▶ [Task statement] In the entries below, find the lines that contain the word "part" and copy them.

▶ [Supplied material]
** Begin **

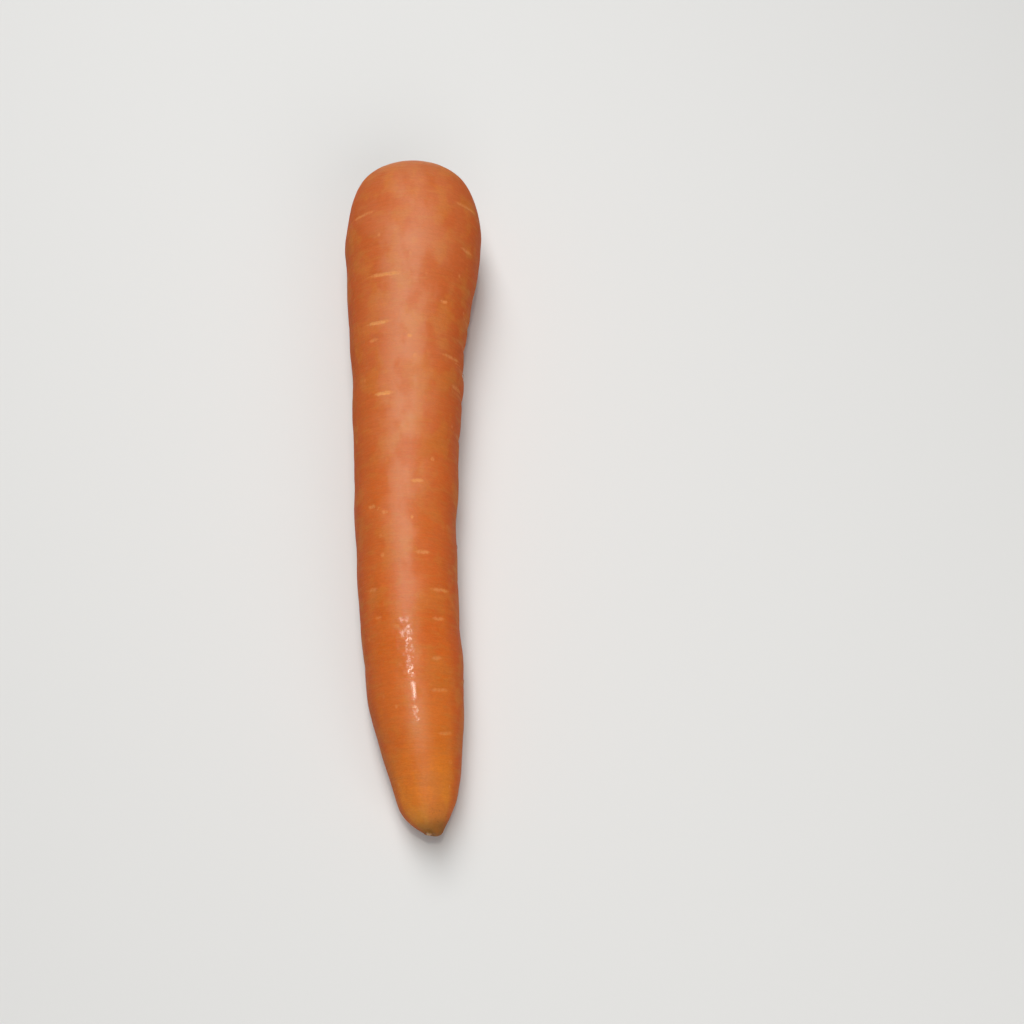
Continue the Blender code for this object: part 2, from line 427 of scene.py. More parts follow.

** End **
** Begin **

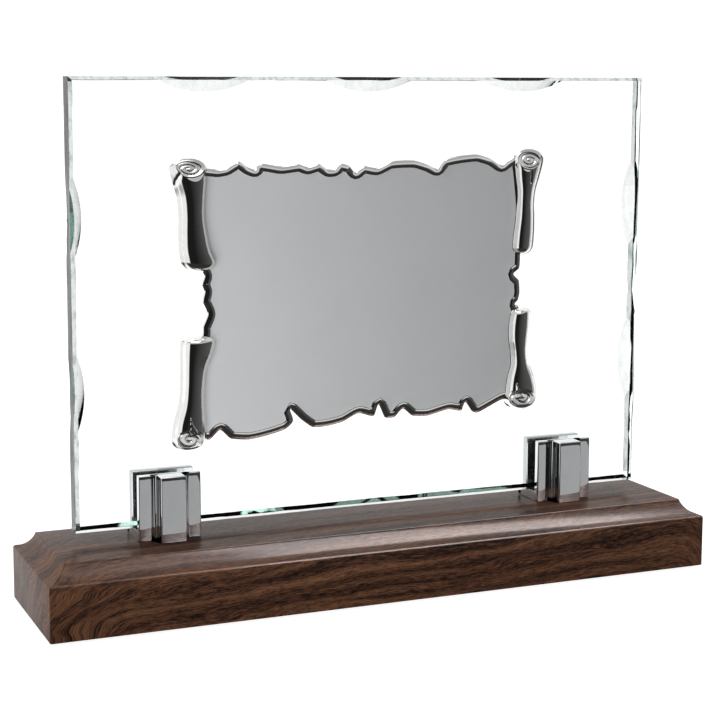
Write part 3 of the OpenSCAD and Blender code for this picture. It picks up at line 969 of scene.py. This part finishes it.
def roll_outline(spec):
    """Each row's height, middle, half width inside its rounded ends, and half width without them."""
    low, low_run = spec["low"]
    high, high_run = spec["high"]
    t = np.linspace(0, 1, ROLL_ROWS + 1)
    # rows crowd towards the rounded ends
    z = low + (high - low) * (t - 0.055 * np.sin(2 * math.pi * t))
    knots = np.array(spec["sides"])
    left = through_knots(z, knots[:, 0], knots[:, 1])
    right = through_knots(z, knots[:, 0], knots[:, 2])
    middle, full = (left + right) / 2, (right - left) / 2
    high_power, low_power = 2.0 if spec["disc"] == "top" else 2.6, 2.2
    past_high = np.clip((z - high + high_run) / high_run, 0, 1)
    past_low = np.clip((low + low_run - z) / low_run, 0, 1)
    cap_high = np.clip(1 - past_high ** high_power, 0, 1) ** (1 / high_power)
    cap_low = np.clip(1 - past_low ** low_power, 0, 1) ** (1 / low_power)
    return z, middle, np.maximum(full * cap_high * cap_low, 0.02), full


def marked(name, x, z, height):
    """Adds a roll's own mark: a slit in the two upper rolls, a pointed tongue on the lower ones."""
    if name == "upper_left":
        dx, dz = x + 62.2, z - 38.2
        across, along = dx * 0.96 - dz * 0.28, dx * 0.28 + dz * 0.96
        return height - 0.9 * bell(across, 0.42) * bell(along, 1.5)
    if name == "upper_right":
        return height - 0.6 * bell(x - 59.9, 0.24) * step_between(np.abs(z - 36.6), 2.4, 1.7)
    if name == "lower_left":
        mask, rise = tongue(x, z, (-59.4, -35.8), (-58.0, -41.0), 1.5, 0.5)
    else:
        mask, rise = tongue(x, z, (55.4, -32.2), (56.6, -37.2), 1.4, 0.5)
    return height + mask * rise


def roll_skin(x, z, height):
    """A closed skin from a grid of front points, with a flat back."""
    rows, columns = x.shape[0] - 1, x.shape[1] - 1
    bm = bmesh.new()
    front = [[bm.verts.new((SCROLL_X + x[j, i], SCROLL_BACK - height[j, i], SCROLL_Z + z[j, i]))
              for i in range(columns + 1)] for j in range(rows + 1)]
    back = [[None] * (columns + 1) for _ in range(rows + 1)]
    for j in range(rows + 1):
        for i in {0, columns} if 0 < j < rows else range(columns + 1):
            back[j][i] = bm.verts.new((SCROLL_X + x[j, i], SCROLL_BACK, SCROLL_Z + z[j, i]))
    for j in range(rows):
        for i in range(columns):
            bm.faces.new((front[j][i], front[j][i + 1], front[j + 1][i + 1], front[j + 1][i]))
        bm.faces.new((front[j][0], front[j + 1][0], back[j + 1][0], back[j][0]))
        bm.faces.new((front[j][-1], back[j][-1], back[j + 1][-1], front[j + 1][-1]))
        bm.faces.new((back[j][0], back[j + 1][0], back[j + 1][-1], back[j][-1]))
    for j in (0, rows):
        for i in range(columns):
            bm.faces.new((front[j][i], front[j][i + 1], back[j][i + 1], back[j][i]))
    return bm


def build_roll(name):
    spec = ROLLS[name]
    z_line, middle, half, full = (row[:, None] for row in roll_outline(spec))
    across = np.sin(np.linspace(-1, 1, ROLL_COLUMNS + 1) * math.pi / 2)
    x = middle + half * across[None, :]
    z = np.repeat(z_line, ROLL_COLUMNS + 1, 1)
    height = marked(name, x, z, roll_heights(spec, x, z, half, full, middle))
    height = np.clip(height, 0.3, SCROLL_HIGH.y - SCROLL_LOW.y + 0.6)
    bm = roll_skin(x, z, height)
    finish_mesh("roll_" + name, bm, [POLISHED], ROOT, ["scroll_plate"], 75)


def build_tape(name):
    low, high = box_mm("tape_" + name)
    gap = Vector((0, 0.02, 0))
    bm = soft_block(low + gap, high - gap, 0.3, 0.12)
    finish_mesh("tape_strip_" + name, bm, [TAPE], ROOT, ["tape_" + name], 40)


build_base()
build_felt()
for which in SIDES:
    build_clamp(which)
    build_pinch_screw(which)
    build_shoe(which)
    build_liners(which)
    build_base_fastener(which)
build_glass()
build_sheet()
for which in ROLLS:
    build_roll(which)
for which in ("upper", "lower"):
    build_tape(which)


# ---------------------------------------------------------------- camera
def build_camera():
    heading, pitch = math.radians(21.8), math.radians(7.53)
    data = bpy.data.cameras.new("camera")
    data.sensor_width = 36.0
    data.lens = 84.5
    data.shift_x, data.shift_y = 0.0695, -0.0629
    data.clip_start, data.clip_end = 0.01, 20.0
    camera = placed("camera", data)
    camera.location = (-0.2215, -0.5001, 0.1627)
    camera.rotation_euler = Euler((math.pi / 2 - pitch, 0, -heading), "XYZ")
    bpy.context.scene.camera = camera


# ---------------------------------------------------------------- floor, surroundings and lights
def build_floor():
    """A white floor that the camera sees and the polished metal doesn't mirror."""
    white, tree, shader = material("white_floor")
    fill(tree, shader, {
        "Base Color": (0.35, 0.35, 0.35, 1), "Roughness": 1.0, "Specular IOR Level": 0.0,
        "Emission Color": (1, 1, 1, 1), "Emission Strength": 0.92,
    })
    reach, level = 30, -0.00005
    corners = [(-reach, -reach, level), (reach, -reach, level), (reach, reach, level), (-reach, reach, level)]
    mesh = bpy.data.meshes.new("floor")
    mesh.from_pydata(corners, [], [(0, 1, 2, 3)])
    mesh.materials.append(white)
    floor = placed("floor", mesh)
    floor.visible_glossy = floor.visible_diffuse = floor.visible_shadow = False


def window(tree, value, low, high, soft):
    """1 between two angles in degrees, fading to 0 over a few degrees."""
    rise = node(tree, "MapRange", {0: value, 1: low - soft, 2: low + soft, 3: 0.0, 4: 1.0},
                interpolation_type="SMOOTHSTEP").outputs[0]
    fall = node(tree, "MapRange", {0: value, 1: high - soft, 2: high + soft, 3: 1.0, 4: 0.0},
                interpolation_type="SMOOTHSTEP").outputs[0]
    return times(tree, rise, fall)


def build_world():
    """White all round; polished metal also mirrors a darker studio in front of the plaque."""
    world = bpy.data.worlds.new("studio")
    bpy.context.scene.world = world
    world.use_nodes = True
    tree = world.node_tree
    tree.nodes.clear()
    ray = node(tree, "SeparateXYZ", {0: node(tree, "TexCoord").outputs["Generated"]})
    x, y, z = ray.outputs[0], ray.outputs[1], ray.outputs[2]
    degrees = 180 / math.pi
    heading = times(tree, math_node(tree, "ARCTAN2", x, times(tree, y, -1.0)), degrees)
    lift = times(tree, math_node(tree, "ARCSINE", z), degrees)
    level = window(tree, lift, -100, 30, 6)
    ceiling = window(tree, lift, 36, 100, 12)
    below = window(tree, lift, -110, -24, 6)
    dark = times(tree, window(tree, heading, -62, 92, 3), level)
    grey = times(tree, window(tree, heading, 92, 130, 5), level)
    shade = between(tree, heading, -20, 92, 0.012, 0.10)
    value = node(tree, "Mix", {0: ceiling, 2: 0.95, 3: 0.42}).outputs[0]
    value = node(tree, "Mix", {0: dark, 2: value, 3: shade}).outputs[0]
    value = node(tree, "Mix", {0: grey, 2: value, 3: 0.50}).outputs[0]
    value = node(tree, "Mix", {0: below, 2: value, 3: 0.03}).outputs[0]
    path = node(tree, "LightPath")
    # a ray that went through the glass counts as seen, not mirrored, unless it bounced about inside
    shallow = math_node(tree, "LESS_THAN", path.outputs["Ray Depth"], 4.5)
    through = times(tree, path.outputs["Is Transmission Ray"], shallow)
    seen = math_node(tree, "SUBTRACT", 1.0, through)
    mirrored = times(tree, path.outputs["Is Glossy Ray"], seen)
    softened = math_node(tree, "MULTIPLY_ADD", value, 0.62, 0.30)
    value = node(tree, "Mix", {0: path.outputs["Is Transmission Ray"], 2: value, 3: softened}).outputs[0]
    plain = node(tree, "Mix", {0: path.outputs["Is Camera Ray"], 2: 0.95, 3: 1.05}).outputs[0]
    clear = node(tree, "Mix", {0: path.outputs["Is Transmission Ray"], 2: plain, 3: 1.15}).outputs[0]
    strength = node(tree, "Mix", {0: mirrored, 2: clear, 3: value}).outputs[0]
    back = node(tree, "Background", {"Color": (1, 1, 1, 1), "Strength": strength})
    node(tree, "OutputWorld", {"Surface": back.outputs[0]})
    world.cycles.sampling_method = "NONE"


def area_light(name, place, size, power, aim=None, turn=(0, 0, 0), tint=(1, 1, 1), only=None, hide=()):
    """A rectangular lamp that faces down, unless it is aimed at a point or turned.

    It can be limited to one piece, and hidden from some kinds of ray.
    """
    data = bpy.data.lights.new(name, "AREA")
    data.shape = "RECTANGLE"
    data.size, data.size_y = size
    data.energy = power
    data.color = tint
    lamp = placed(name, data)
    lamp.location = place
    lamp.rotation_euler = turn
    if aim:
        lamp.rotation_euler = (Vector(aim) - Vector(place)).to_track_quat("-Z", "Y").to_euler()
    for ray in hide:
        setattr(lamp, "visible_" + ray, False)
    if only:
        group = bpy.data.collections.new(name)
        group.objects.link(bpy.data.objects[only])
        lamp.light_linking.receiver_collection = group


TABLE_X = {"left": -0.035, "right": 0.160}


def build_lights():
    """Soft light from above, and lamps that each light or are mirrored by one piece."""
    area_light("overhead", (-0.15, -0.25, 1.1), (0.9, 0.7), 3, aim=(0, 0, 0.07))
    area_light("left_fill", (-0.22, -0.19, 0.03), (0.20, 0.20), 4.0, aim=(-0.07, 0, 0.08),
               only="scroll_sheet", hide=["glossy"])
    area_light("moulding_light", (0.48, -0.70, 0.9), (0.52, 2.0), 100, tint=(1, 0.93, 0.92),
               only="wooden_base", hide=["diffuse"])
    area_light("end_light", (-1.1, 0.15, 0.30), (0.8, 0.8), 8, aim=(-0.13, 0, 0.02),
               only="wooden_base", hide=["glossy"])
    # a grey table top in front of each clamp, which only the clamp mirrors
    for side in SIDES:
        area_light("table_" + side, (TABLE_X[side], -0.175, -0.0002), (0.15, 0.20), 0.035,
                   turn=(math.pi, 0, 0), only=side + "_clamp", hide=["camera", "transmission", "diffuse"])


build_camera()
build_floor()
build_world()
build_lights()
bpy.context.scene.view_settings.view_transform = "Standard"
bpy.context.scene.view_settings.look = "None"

** End **

▶ [Correct response]
Continue the Blender code for this object: part 2, from line 427 of scene.py. More parts follow.
Write part 3 of the OpenSCAD and Blender code for this picture. It picks up at line 969 of scene.py. This part finishes it.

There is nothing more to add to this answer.